Not long after Rahul's promotion, I contacted Kanishka Singh, a 34-year-old former Lazard banker who serves as Rahul's gatekeeper, to inquire about an interview. Singh said that he couldn't promise me anything. "We don't want to blow our own trumpet," he said, "because Rahul is not a trumpet-blowing kind of person."

Rahul ultimately granted me a brief, strictly off-the-record audience at the colonial-era white bungalow that serves as his personal office a few blocks away from the party's own New Delhi headquarters. I was brought to a small sitting room. Soon, Rahul came in, sat down on a white couch, and waited for me to speak. He wore sandals and floppy white kurta pyjamas; I had the impression that he could have bought the outfit in the market for $5 and gotten back change. He had been clean-shaven when he accepted his party post, but now sported a scruffy Che Guevara beard. The overall look was Gandhian revolutionary: virtuous, pure, a little fierce. We spoke, not about policy or personal ambition, but about Rahul's project of reforming the Congress party from within. On this subject he was passionate, even vehement. I had been led to expect someone shy and even tentative, but Rahul's manner was unceremonious, unsmiling, challenging, even abrasive, as if he expected a fight -- which perhaps he did. He seemed to have assigned himself Mahatma Gandhi's mission without possessing a grain of Gandhi's temperament. I wondered whether so wary a man was suited to the lunatic carnival of Indian politics.

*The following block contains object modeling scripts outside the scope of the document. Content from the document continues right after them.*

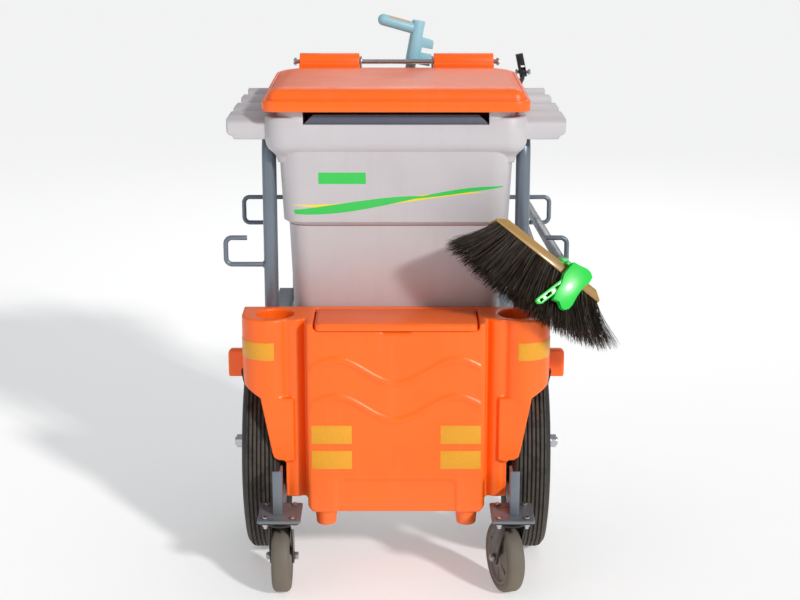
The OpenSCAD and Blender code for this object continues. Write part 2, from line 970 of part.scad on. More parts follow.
// Reflective strips: two pairs on the front panel and one round each column
module reflective_tapes() {
    t = 0.6;
    tape_z = (foot_z + box_top) / 2 - 23.5;
    color(TAPE) to_origin() {
        for (side = [-1, 1], z = [361, 302])
            on_side(side)
                front_profile(-panel_y - t, -panel_y - weld_gap)
                    translate([98, z - 21]) square([panel_half - 108, 42]);
        for (side = [-1, 1])
            on_side(side)
                intersection() {
                    translate([column_x, -column_y, tape_z])
                        difference() {
                            cylinder(r = column_r + t, h = 40, $fn = 72);
                            translate([0, 0, -1]) cylinder(r = column_r + weld_gap, h = 42, $fn = 72);
                        }
                    translate([column_x - 14, -column_y - column_r - 2, tape_z - 4])
                        cube([column_r + 20, column_r + 1.8, 60]);
                }
    }
}

// Bin

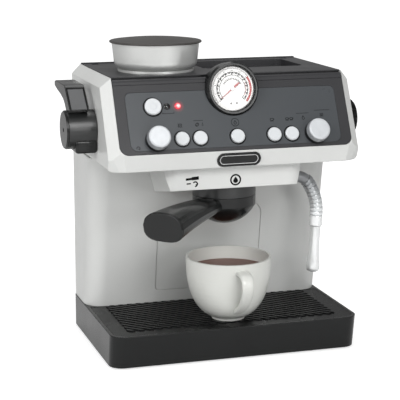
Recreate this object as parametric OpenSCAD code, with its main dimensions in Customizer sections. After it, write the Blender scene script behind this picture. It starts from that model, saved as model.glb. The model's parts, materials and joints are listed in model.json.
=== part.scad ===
// Toy coffee maker: a play espresso machine with a bean hopper, control panel,
// pressure gauge, turning portafilter, steam wand, tamping lever, drip tray and cup.
// Millimetres, +Z up, front towards -Y, standing on its rubber feet at Z = 0.

/* [Base] */
// Width of the base
base_w = 240; // [236:1:260]
// Depth of the base and of the whole body
base_d = 160; // [154:1:180]
// Height of the base above its feet
base_h = 31; // [28:1:40]
// Radius of the base's front corners
base_corner_r = 13; // [9:0.5:15]
// Lean of the base's front, in degrees from upright
base_lean = 9.7; // [4:0.1:12]
// Height of the rubber feet under the base
foot_h = 1.5; // [1:0.25:4]
// Radius of a rubber foot
foot_r = 8; // [6:0.5:10]
// Distance of a foot from the middle, along the width
foot_x = 75; // [60:1:80]
// Wall of every moulded shell
wall = 2.4; // [2:0.1:2.8]

/* [Drip tray plate] */
// Width of the base's rim round the plate
rim_w = 3.2; // [2.6:0.2:5]
// Thickness of the plate
plate_t = 2.2; // [1.8:0.1:3]
// Width of the plain margin beside the ribs
rib_margin = 15; // [10:1:25]
// Distance from one rib to the next
rib_pitch = 6.2; // [5:0.2:9]
// Width of a rib
rib_w = 2.6; // [1.6:0.2:4]
// Height of a rib above the plate
rib_h = 1; // [0.6:0.1:1.6]
// Turn of the ribs from the width, in degrees
rib_turn = -45; // [-60:1:-30]

/* [Column] */
// Width of the column and of the head
body_w = 239; // [236:1:239]
// Distance from the base's front to the column, at the foot of the column
column_y = 104.8; // [98:0.2:108]
// Forward lean of the column's front, in degrees
column_lean = 10; // [6:0.5:12]
// Radius of the column's front corners
column_r = 18; // [10:0.5:22]
// Depth of the back cover
back_depth = 22; // [18:1:24]
// Width of the splash panel
splash_w = 104; // [80:1:120]
// Height of the splash panel
splash_h = 86; // [60:1:92]
// Height of the splash panel's foot above the base
splash_z = 12.5; // [8:0.5:20]
// Radius of the splash panel's upper corners
splash_r = 11; // [6:0.5:20]
// Depth of the splash panel's seat
splash_t = 1.2; // [0.8:0.1:1.4]

/* [Head] */
// Height of the head's underside above the table
head_z = 182; // [176:1:190]
// Height of the head
head_h = 81.2; // [78:0.2:88]
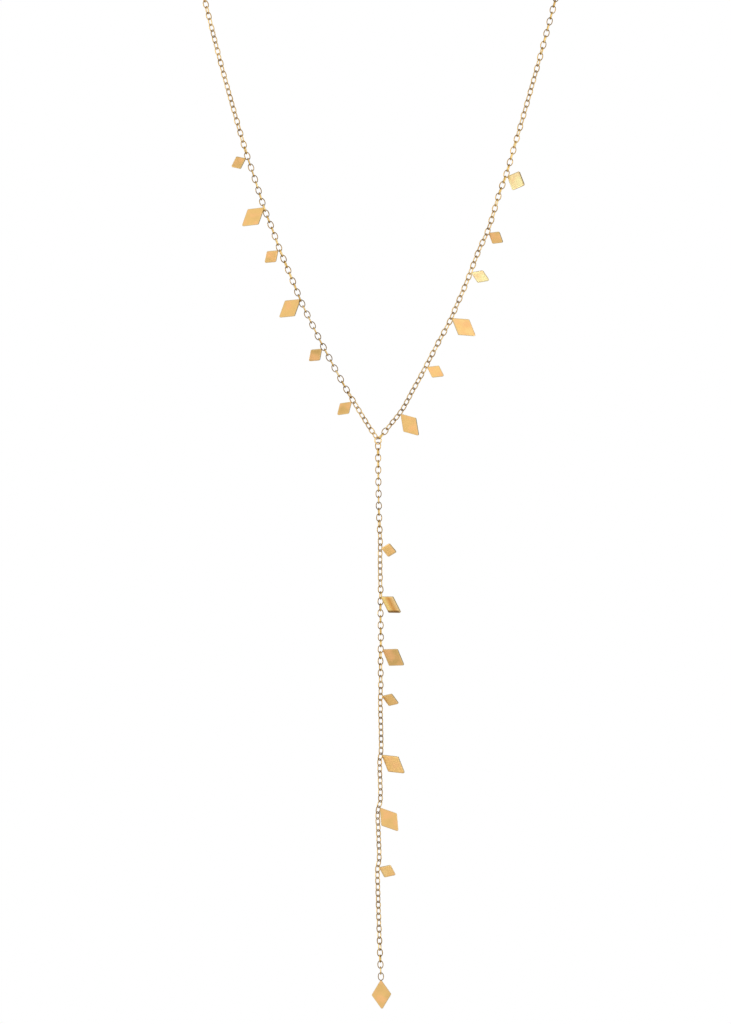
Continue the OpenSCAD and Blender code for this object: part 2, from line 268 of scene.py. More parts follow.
class Finishes(bpy.types.PropertyGroup):
    """Colours and roughness of the gold-toned metal, its painted shade, sheen and reflection among
    them.
    """

    # The dull and pale wire colours are painted light: the dull one is painted shade on the links'
    # edges, where links cross and on dim stretches; the pale one is a painted sheen on their broad
    # sides.
    wire_shade: bpy.props.FloatVectorProperty(
        name="Dull wire", description="Colour of the dullest links", subtype="COLOR",
        default=(0.15, 0.083, 0.014), min=0, max=1)
    wire: bpy.props.FloatVectorProperty(
        name="Wire", description="Colour of the usual link", subtype="COLOR",
        default=(0.75, 0.43, 0.085), min=0, max=1)
    wire_sheen: bpy.props.FloatVectorProperty(
        name="Pale wire", description="Colour of the palest links", subtype="COLOR",
        default=(0.98, 0.72, 0.3), min=0, max=1)
    wire_roughness: bpy.props.FloatProperty(
        name="Wire roughness", description="Roughness of the drawn wire", default=0.24,
        subtype="FACTOR", min=0, max=1)
    # The deep, usual, light and bright plate colours are painted reflection, picked for each plate
    # by its reflection level; the bright one is a painted highlight.
    plate_deep: bpy.props.FloatVectorProperty(
        name="Deep plate", description="Colour of the deepest plates", subtype="COLOR",
        default=(0.54, 0.34, 0.12), min=0, max=1)
    plate: bpy.props.FloatVectorProperty(
        name="Plate", description="Colour of a usual plate", subtype="COLOR",
        default=(0.78, 0.495, 0.18), min=0, max=1)
    plate_light: bpy.props.FloatVectorProperty(
        name="Light plate", description="Colour of the light plates", subtype="COLOR",
        default=(0.95, 0.60, 0.225), min=0, max=1)
    plate_bright: bpy.props.FloatVectorProperty(
        name="Bright plate", description="Colour of the brightest plates", subtype="COLOR",
        default=(1.0, 0.98, 0.54), min=0, max=1)
    # The plates' cut edges and the bands along their faces' rims are painted with shade in this
    # colour.
    plate_edge_shade: bpy.props.FloatVectorProperty(
        name="Plate edge", description="Colour of the plates' cut edges", subtype="COLOR",
        default=(0.66, 0.48, 0.21), min=0, max=1)
    plate_rosy: bpy.props.FloatVectorProperty(
        name="Rosy patches", description="Colour that the plates turn to in patches",
        subtype="COLOR", default=linear(247, 182, 130), min=0, max=1)
    # The dark rim colour of that plate's painted reflection.
    tarnish: bpy.props.FloatVectorProperty(
        name="Tarnish", description="Colour of the dark rim of a tarnished plate",
        subtype="COLOR", default=linear(112, 72, 30), min=0, max=1)
    plate_roughness: bpy.props.FloatProperty(
        name="Plate roughness", description="Roughness of the brushed sheet", default=0.36,
        subtype="FACTOR", min=0, max=1)
    floor: bpy.props.FloatVectorProperty(
        name="Floor", description="Colour of the pale floor", subtype="COLOR",
        default=(0.88, 0.88, 0.87), min=0, max=1)
    floor_roughness: bpy.props.FloatProperty(
        name="Floor roughness", description="Roughness of the floor where it is smoothest",
        default=0.6, subtype="FACTOR", min=0, max=1)


class StageSizes(bpy.types.PropertyGroup):
    """The camera's framing and the floor."""

    picture_height: bpy.props.FloatProperty(
        name="Picture height", description="Height of the picture at the front chains",
        default=256 * MM, unit="LENGTH")
    picture_x: bpy.props.FloatProperty(
        name="Picture middle", description="Middle of the picture, sideways",
        default=-3.625 * MM, unit="LENGTH")
    picture_z: bpy.props.FloatProperty(
        name="Picture level", description="Middle of the picture, upwards",
        default=-163.875 * MM, unit="LENGTH")
    distance: bpy.props.FloatProperty(
        name="Distance", description="From the camera to the front chains", default=1.2,
        unit="LENGTH")
    floor_radius: bpy.props.FloatProperty(
        name="Floor radius", description="Radius of the floor", default=0.7, unit="LENGTH")
    floor_drop: bpy.props.FloatProperty(
        name="Floor drop", description="From the necklace's lowest point down to the floor",
        default=0.2, unit="LENGTH")


def lookup(x, table):
    """The value at x between the rows (place, value) of a table."""
    for (x0, y0), (x1, y1) in zip(table, table[1:]):
        if x <= x1:
            return y0 + (y1 - y0) * max(0, x - x0) / (x1 - x0)
    return table[-1][1]


def curve(points):
    """Points of a smooth curve through the points of a route."""
    last = len(points) - 1
    slopes = []
    for i, p in enumerate(points):
        back, on = points[max(i - 1, 0)], points[min(i + 1, last)]
        slopes.append((on - back) / ((p - back).length + (on - p).length))
    made = []
    for i in range(last):
        a, b = points[i], points[i + 1]
        span = (b - a).length
        for j in range(CURVE_STEPS):
            u = j / CURVE_STEPS
            made.append(
                (2 * u**3 - 3 * u**2 + 1) * a + (u**3 - 2 * u**2 + u) * span * slopes[i]
                + (3 * u**2 - 2 * u**3) * b + (u**3 - u**2) * span * slopes[i + 1])
    return made + [points[last]]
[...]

And that is a very pressing question. After nine years in power, Prime Minister Manmohan Singh's United Progressive Alliance, a coalition of Congress and nine smaller parties, has been rocked by one scandal after another, including the fraudulent allocation of cell-phone broadcast licenses, a boondoggle that has cost India somewhere between $6 billion and $35 billion. Congress was born in India's freedom struggle, but both the party and the government froze in the face of the recent mass protests, as if all the years in power had atrophied the party's political instincts. At the same time, the economic growth that has paid for Singh's rise and the expensive welfare programs Congress favors has sagged to 5 percent; nobody talks anymore about India "catching up" to China. No wonder, then, that Singh's poll numbers have sunk to an all-time low. India Today, a leading newsweekly, recently wrote that his government has devolved into "a global headline of corruption and bad governance." The country has reached an impasse.

"We don't have leaders in this government," Bimal Jalan, a former governor of the Reserve Bank of India, told me. "There's no sense that the cabinet has the collective authority to govern." The only figure who can knock heads and force the government to act as one, he says, is Rahul, not because of Rahul's own skills but simply because he is a Gandhi. Dynastic rule has produced a pathology of dependence that the dynasty's latest member is trying, perhaps fruitlessly, to cure.